--- Start of DATA LISTING ---
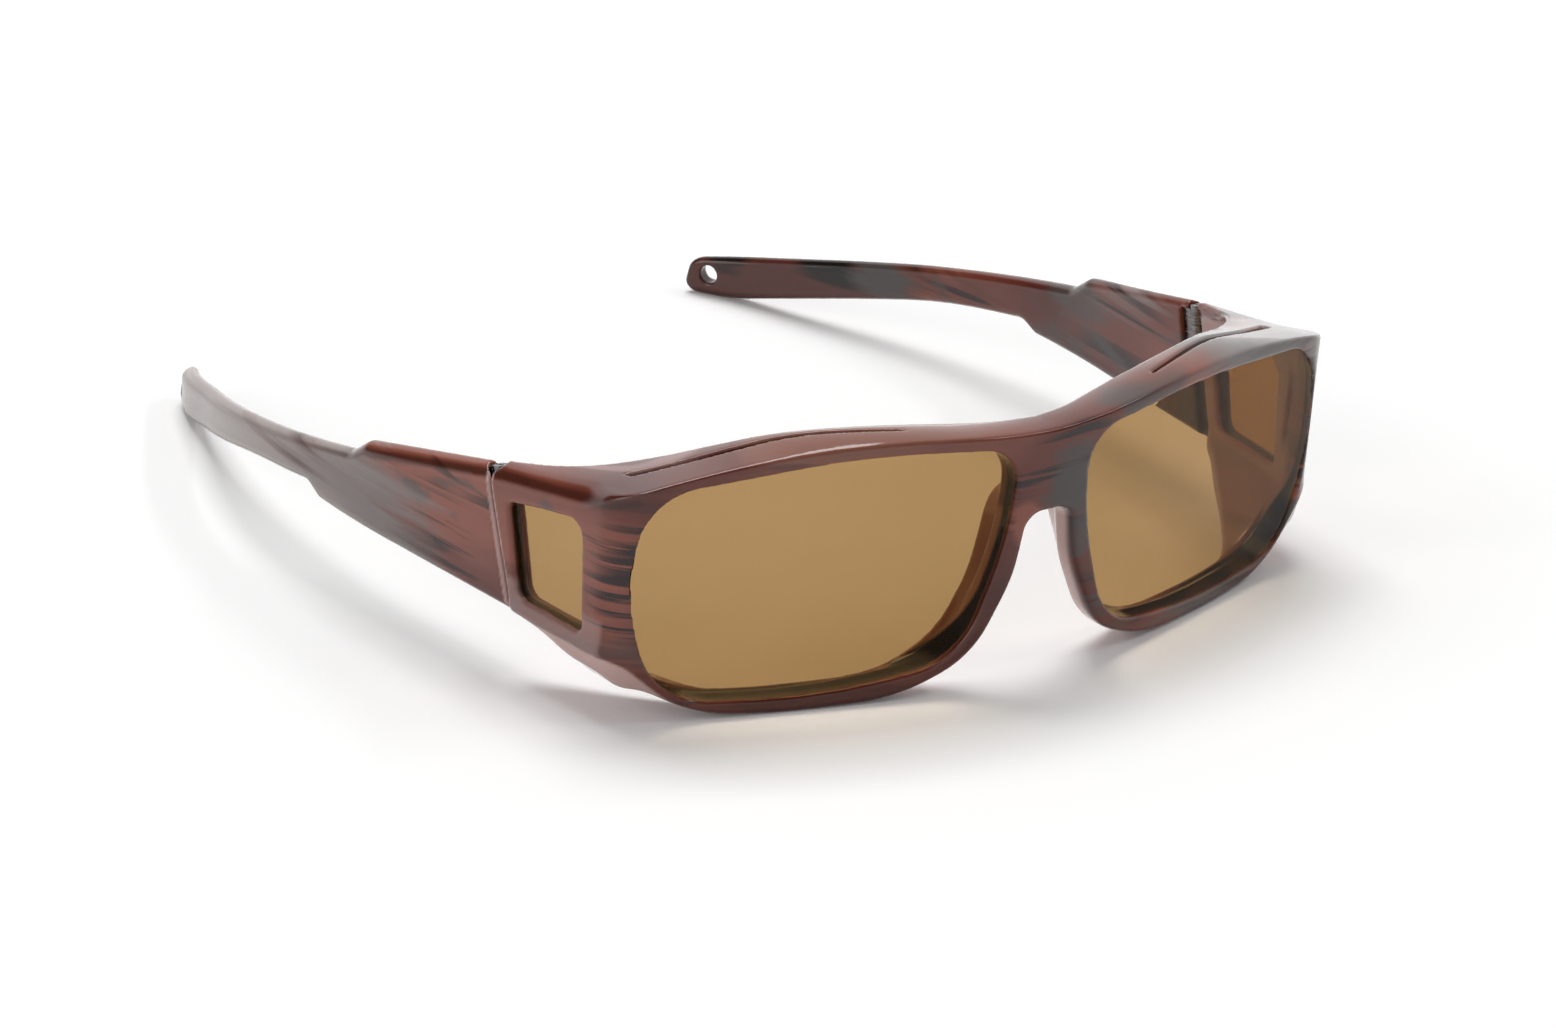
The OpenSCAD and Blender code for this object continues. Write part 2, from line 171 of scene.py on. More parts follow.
# Sizes that follow from those above
LENS_HIGH = RIM_LOW + LENS_H
CREST_Z = LENS_HIGH + RIM_TOP
MID_Z = CREST_Z / 2
LENS_IN = BRIDGE_W / 2
LENS_OUT = LENS_IN + LENS_W
HALF_W = LENS_OUT + RIM_SIDE
CREST_X = CREST_SHARE * HALF_W
SLIT_LEN = LENS_W - SLIT_SHORT
OPENING_D = 1.3 * RIM_D
LOW_Z = SIDE_LOW + TEMPLE_RAISED
ARM_Z = LOW_Z + ARM_RAISED


def wave(angle):
    """Cosine and sine of an angle in degrees"""
    return np.cos(np.radians(angle)), np.sin(np.radians(angle))


def face_y(x):
    """Depth of the wrapped front face at a distance from the middle"""
    return WRAP_SLOPE * (np.sqrt(x * x + WRAP_BEND * WRAP_BEND) - WRAP_BEND)


CORNER_Y = face_y(HALF_W)
HINGE_Y = CORNER_Y + SIDE_LEN
HINGE_X = HALF_W + SIDE_LEN * np.tan(np.radians(SPLAY)) - WALL + KNUCKLE_R
HINGE = np.array([HINGE_X, HINGE_Y, HINGE_Z])
TIP_Y = HINGE_Y + TEMPLE_LEN

# Grid spacing of the modelled surfaces; the lenses have their own
CELL = 0.42
LENS_CELL = 0.5
SIDE_LENS_CELL = 0.4

# Boxes that each shape is modelled in; that of the front holds its left half
FRONT_BOX = ((0, -3, -1.5), (77, 54, 49))
TEMPLE_BOX = ((40, 44, -1), (78, 178, 38))
LENS_BOX = ((4, -3, 0), (71, 25, 47))
SIDE_LENS_BOX = ((64, 22, 11), (77, 50, 37))

# Places clear of the whole part, where open outlines are closed, and a depth that no rounding reaches
SIDE_CLEAR = 80
AHEAD_CLEAR = -40
ABOVE_CLEAR = 90
DEEP = 9

# Smooth steps of the front's shape: where each starts, and its length
TOP_ROUNDING_STEP = (CORNER_Y - 1, 11)
WALL_STEP = (CORNER_Y, 4)
LOW_ROUNDING_STEP = (60, 9)
NOSE_END = (LENS_IN / 2, LENS_IN)
HANG_START = (12, 12)
HANG_END = (30, 16)
HANG_OUTWARD = (61, 7)
FLANK_TOP = (NOTCH_H - 12, 12)
FLANK_END = (LENS_IN + 6, 12)
LEAN_START = (3, 8)
LEAN_END = (50, 12)
FLANGE_FILLET_STEP = (56, 8)

# The same for the upper edge of the temples
CREST_STEP = (12, 30)


# Small tools for rounded shapes, which are distances that are negative inside
def blend(a, b, t):
    return a + (b - a) * t


def ease(t):
    t = np.clip(t, 0, 1)
    return t * t * (3 - 2 * t)


def rise(at, start, length):
    """A smooth step from 0 at the start to 1 a length further on"""
    return ease((at - start) / length)


def fall(at, start, length):
    """A smooth step from 1 at the start to 0 a length further on"""
    return 1 - rise(at, start, length)


def meet(a, b, radius):
    """What lies in both shapes, with the edge between them rounded"""
    rounded = np.hypot(np.maximum(a + radius, 0), np.maximum(b + radius, 0))
    return np.minimum(np.maximum(a, b), -radius) + rounded


def join(a, b, radius):
    """Both shapes as one, with a fillet between them"""
    return -meet(-a, -b, radius)


def cut(a, b, radius):
    """The first shape without the second, with the new edge rounded"""
    return meet(a, -b, radius)


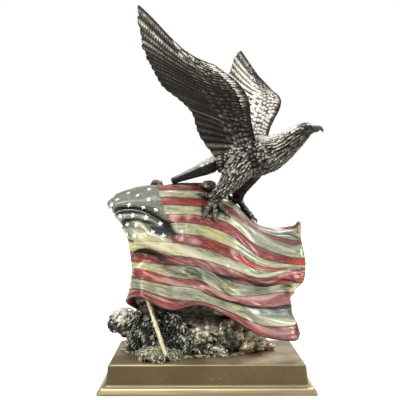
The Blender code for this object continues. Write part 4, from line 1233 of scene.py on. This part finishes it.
leaf, where, place, tint = new_material("antique_leaf")
grit = where.noise(500.0, 3.0, 0.6)
high = place.part(2) + 0.5 * (grit - 0.5) + 0.75 * (tint.part(0) - 0.5)
colour = high.between(0.15, 0.6).mix(FERN_DARK, FERN_GREEN)
colour = high.between(0.58, 0.95).mix(colour, FERN_SILVER)
surface(where, grit, 0.0003, Base_Color=colour, Metallic=0.55, Roughness=0.42 + 0.2 * (grit - 0.5))
build("ferns", fronds() + [silver_leaves()], leaf, "rock")

straw, where, place, tint = new_material("bronze_grass")
grit = where.noise(500.0, 3.0, 0.6)
high = place.part(2) + 0.4 * (grit - 0.5) + 0.9 * (tint.part(0) - 0.4)
surface(
    where, grit, 0.0002,
    Base_Color=high.between(0.15, 0.85).mix(GRASS_DARK, GRASS_GOLD),
    Metallic=0.5,
    Roughness=0.42 + 0.2 * (grit - 0.5),
)
build("grass", [grass()], straw, "rock")

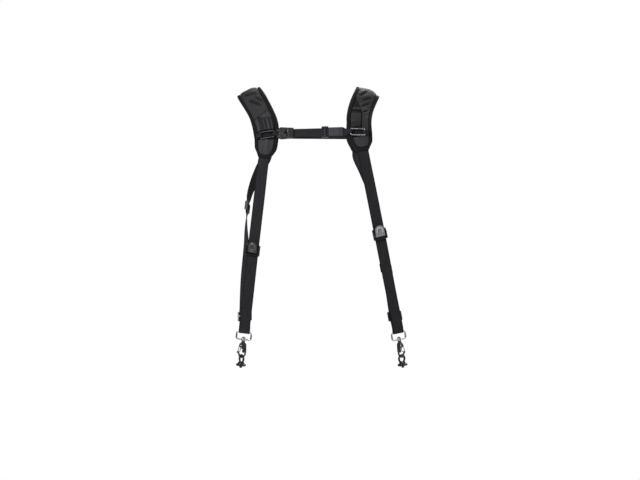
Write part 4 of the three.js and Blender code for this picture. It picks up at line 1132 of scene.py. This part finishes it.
# Cam locks: a black moulded frame whose bars guide the webbing, and a lever with a cam hub and its pin,
# which turns in the frame's cheeks. Both levers are painted metal with a raised arch round the thumb rest,
# the right one black and the left one grey, and a painted highlight lightens each arch's ridge.
CAM_PLY = STRAP_THICK / 2 + BINDING_GAP
HUB_RADIUS = 0.0034
PIN_RADIUS = 0.0015
PIN_HALF = 0.015
LEVER_HALF = 0.0105
LEVER_HEIGHT = 0.022
LEVER_TILT = math.radians(9)
CAM_AXIS = (0, -(CAM_PLY + HUB_RADIUS), -0.002)


def moulded(tree):
    """The fine grain of a mould or of paint."""
    return mottle(tree, in_place(tree), 0.0012, 6.0)


BLACK_PLASTIC = finish(
    "black_plastic",
    (0.003, 0.003, 0.0035),
    (0.009, 0.009, 0.01),
    lambda tree: mottle(tree, in_place(tree), 0.012),
    moulded,
    0.00005,
    (0.26, 0.42),
    Specular_IOR_Level=0.42,
)


def ridge_painted_highlight(tree):
    """Painted highlight: lighter along the raised arch than in the thumb rest."""
    return mixed(tree, tone_of(tree), mottle(tree, in_place(tree), 0.004), 0.15)


# The light colour of each paint is its painted highlight on the arch's ridge.
LEVER_PAINT = {
    side: finish(name, dark, light, ridge_painted_highlight, moulded, 0.00004, (0.46, 0.32), Specular_IOR_Level=0.5)
    for side, name, dark, light in (
        ("left", "grey_paint", (0.085, 0.085, 0.09), (0.42, 0.42, 0.44)),
        ("right", "black_paint", (0.004, 0.004, 0.0045), (0.075, 0.075, 0.08)),
    )
}


def rounded_edges(obj, width):
    """Rounds every edge sharper than 35 degrees by a bevel of three steps."""
    edge = obj.modifiers.new("round", "BEVEL")
    edge.width, edge.segments, edge.angle_limit, edge.harden_normals = width, 3, math.radians(35), False


def eased(name, width, material):
    """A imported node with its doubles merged, its flat faces cleared and its edges rounded."""
    obj = node[name]
    obj.modifiers.new("merge", "WELD").merge_threshold = 0.00001
    flat = obj.modifiers.new("clear", "DECIMATE")
    flat.decimate_type, flat.angle_limit = "DISSOLVE", math.radians(1)
    rounded_edges(obj, width)
    obj.data.materials.clear()
    obj.data.materials.append(material)
    obj.data.polygons.foreach_set("use_smooth", np.zeros(len(obj.data.polygons), bool))


def lathe(outline, steps=40):
    """A grid turned about z from places of (radius, height)."""
    outline = np.asarray(outline, float)
    turn = np.linspace(0, 2 * math.pi, steps, endpoint=False)
    radius, height = outline[:, :1], outline[:, 1:]
    return np.stack([radius * np.cos(turn), radius * np.sin(turn), height + 0 * turn], axis=-1)


def tube(path, normal, radius, closed=False, sides=16):
    """A grid of circles about a flat path, of one radius or one for each point; an open end is a half ball
    of three rings."""
    path = np.asarray(path, float)
    if closed:
        along = np.roll(path, -1, 0) - np.roll(path, 1, 0)
        size = np.ones(len(path))
    else:
        along = np.gradient(path, axis=0)
        bow = np.array([0.0, 0.55, 0.88])
        reach = radius * np.sqrt(1 - bow**2)
        before, after = (unit(along[k]) * reach[:, None] for k in (0, -1))
        path = np.concatenate([path[0] - before, path, (path[-1] + after)[::-1]])
        along = np.concatenate([along[:1]] * 3 + [along] + [along[-1:]] * 3)
        size = np.concatenate([bow, np.ones(len(path) - 6), bow[::-1]])
    side = unit(np.cross(normal, unit(along)))
    turn = np.linspace(0, 2 * math.pi, sides, endpoint=False)
    ring = side[:, None] * np.cos(turn)[None, :, None] + np.asarray(normal) * np.sin(turn)[None, :, None]
    return path[:, None] + ring * (radius * size)[:, None, None]


def rounded_box_line(width, height, corner, centre=(0, 0, 0), steps=9):
    """A rectangle with rounded corners in the xz plane."""
    turn = np.linspace(0, math.pi / 2, steps)
    corners = ((1, 1, 0), (-1, 1, 1), (-1, -1, 2), (1, -1, 3))
    rows = [
        np.stack(
            [
                x * (width / 2 - corner) + corner * np.cos(turn + k * math.pi / 2),
                0 * turn,
                z * (height / 2 - corner) + corner * np.sin(turn + k * math.pi / 2),
            ],
            axis=1,
        )
        for x, z, k in corners
    ]
    return np.concatenate(rows) + centre


def joined(name, group, *grids):
    """One mesh from several grids, each closed across, and along too where it is a ring."""
    points, faces, count = [], [], 0
    for grid, ring in grids:
        points.append(grid.reshape(-1, 3))
        faces.append(grid_faces(*grid.shape[:2], ring, True) + count)
        count += grid.shape[0] * grid.shape[1]
    return facing_out(new_mesh(name, out_of(group, np.concatenate(points)), np.concatenate(faces)))


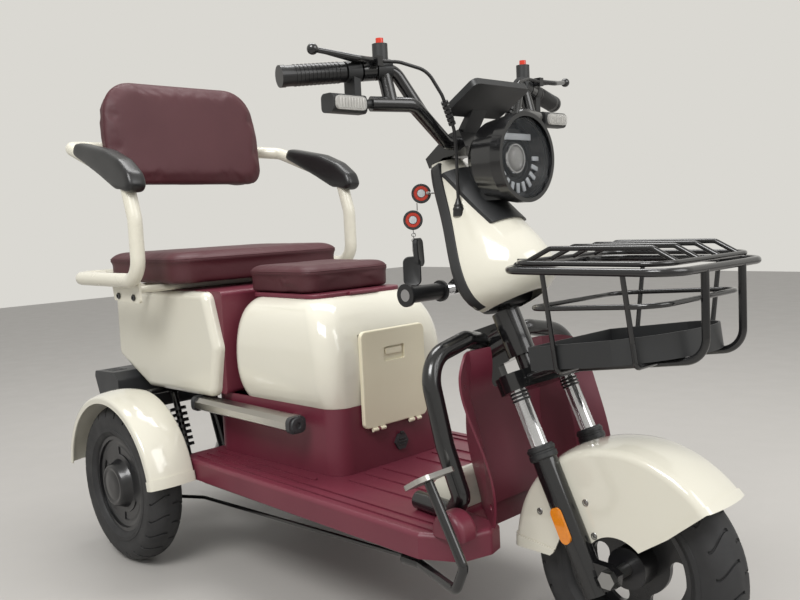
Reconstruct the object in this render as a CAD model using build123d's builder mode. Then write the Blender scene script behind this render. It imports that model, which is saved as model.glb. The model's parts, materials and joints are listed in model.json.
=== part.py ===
from build123d import *
import os
from math import atan2, cos, hypot, radians, sin

os.makedirs("parts", exist_ok=True)

# Frame: X forward, Y to the rider's left, Z up, origin on the ground below the middle of the tricycle.
# Driving dimensions in millimetres
wheelbase = 1120
rear_overhang = 292
front_overhang = 182
rear_track = 630
tyre_r = 180
tyre_w = 80
bead_r = 108
hub_r = 34
axle_r = 10
run_gap = 0.3
seat_gap = 0.3
rake_deg = 25
trail = 16
fork_half = 72
fork_ahead = 20
deck_z = 250
deck_t = 6
deck_half = 262
skirt_h = 43
rail_drop = 42
base_top_z = 385
box_top_z = 600
wall_t = 4
rail_r = 14
fender_in = 265.3
fender_out = 371
rear_rail_z = base_top_z - rail_r

rear_x = (rear_overhang - wheelbase - front_overhang) / 2


def st(ahead):
    """The X of a station this far ahead of the rear axle."""
    return rear_x + ahead


front_x = st(wheelbase)


def ft(ahead):
    """The X of a station this far ahead of the front axle, or behind it where negative."""
    return front_x + ahead


rake = radians(rake_deg)
ground_pivot_x = front_x + trail
steer_dir = (-sin(rake), 0, cos(rake))
steer_out = (cos(rake), 0, sin(rake))


def steer_point(ahead, side, up):
    """A point in the steering's own axes: ahead of the pivot line, to its side, and up along it."""
    x = ground_pivot_x + ahead * cos(rake) - up * sin(rake)
    return (x, side, ahead * sin(rake) + up * cos(rake))


def steer_plane(up, ahead=0, side=0):
    """The plane square to the steering axis at this height along it."""
    return Plane(origin=steer_point(ahead, side, up), x_dir=steer_out, z_dir=steer_dir)


def steer_side_plane():
    """The middle plane of the steering: its x is ahead of the pivot line, its y is up along it."""
    return Plane(origin=steer_point(0, 0, 0), x_dir=steer_out, z_dir=(0, -1, 0))


axle_up = tyre_r * cos(rake) + trail * sin(rake)
axle_ahead = tyre_r * sin(rake) - trail * cos(rake)


def add_tube(points, bend, diameter, bore=0):
    """Adds a round tube along straight runs joined by arcs to the part being made."""
    with BuildLine() as route:
        if len(points) == 2:
            Line(*points)
        else:
            FilletPolyline(*points, radius=bend)
    with BuildSketch(Plane(origin=route.line @ 0, z_dir=route.line % 0)) as section:
        Circle(diameter / 2)
        if bore:
            Circle(bore / 2, mode=Mode.SUBTRACT)
    sweep(sections=section.sketch, path=route.line)


def bent_tube(points, bend, diameter, bore=0):
    """A round tube along straight runs joined by arcs."""
    with BuildPart() as tube:
        add_tube(points, bend, diameter, bore)
    return tube.part


def finish_part(builder, label):
    """Labels a finished piece and writes its file."""
    builder.part.label = label
    export_step(builder.part, "parts/" + label + ".step")


# Tyres: one section turned about the axle
shoulder_r = tyre_r - 12
side_r = (bead_r + tyre_r) / 2
tread_half = tyre_w * 0.42
bead_half = 26
flange_h = 8


def make_tyre(centre):
    with BuildPart() as tyre:
        with BuildSketch(Plane(origin=centre)):
            with BuildLine():
                Line((bead_r, -bead_half), (bead_r + flange_h + 2, -bead_half))
                ThreePointArc(
                    (bead_r + flange_h + 2, -bead_half), (side_r + 6, -tyre_w / 2), (shoulder_r, -tread_half)
                )
                ThreePointArc((shoulder_r, -tread_half), (tyre_r, 0), (shoulder_r, tread_half))
                ThreePointArc(
                    (shoulder_r, tread_half), (side_r + 6, tyre_w / 2), (bead_r + flange_h + 2, bead_half)
                )
                Line((bead_r + flange_h + 2, bead_half), (bead_r, bead_half))
                Line((bead_r, bead_half), (bead_r, -bead_half))
            make_face()
        revolve(axis=Axis(centre, (0, 1, 0)))
    return tyre.part


# Rims: a barrel with two flanges, a web with three windows, and a hub
barrel_r = bead_r - seat_gap
barrel_t = 6
web_t = 9
window_r = 70
window_h = 30
window_arc = 62
with BuildSketch() as window_face:
    SlotArc(arc=CenterArc((0, 0), window_r, 0, window_arc), height=window_h)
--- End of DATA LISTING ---
- [WRITTEN REQUEST]:
Give again, word for word, every line of the listing above from the one with "Write part 4 of" to the one with "return mottle(tree, in_place(tree), 0.0012, 6.0)", both inclusive, and nothing beyond them.

- [THE SOLUTION]:
Write part 4 of the three.js and Blender code for this picture. It picks up at line 1132 of scene.py. This part finishes it.
# Cam locks: a black moulded frame whose bars guide the webbing, and a lever with a cam hub and its pin,
# which turns in the frame's cheeks. Both levers are painted metal with a raised arch round the thumb rest,
# the right one black and the left one grey, and a painted highlight lightens each arch's ridge.
CAM_PLY = STRAP_THICK / 2 + BINDING_GAP
HUB_RADIUS = 0.0034
PIN_RADIUS = 0.0015
PIN_HALF = 0.015
LEVER_HALF = 0.0105
LEVER_HEIGHT = 0.022
LEVER_TILT = math.radians(9)
CAM_AXIS = (0, -(CAM_PLY + HUB_RADIUS), -0.002)


def moulded(tree):
    """The fine grain of a mould or of paint."""
    return mottle(tree, in_place(tree), 0.0012, 6.0)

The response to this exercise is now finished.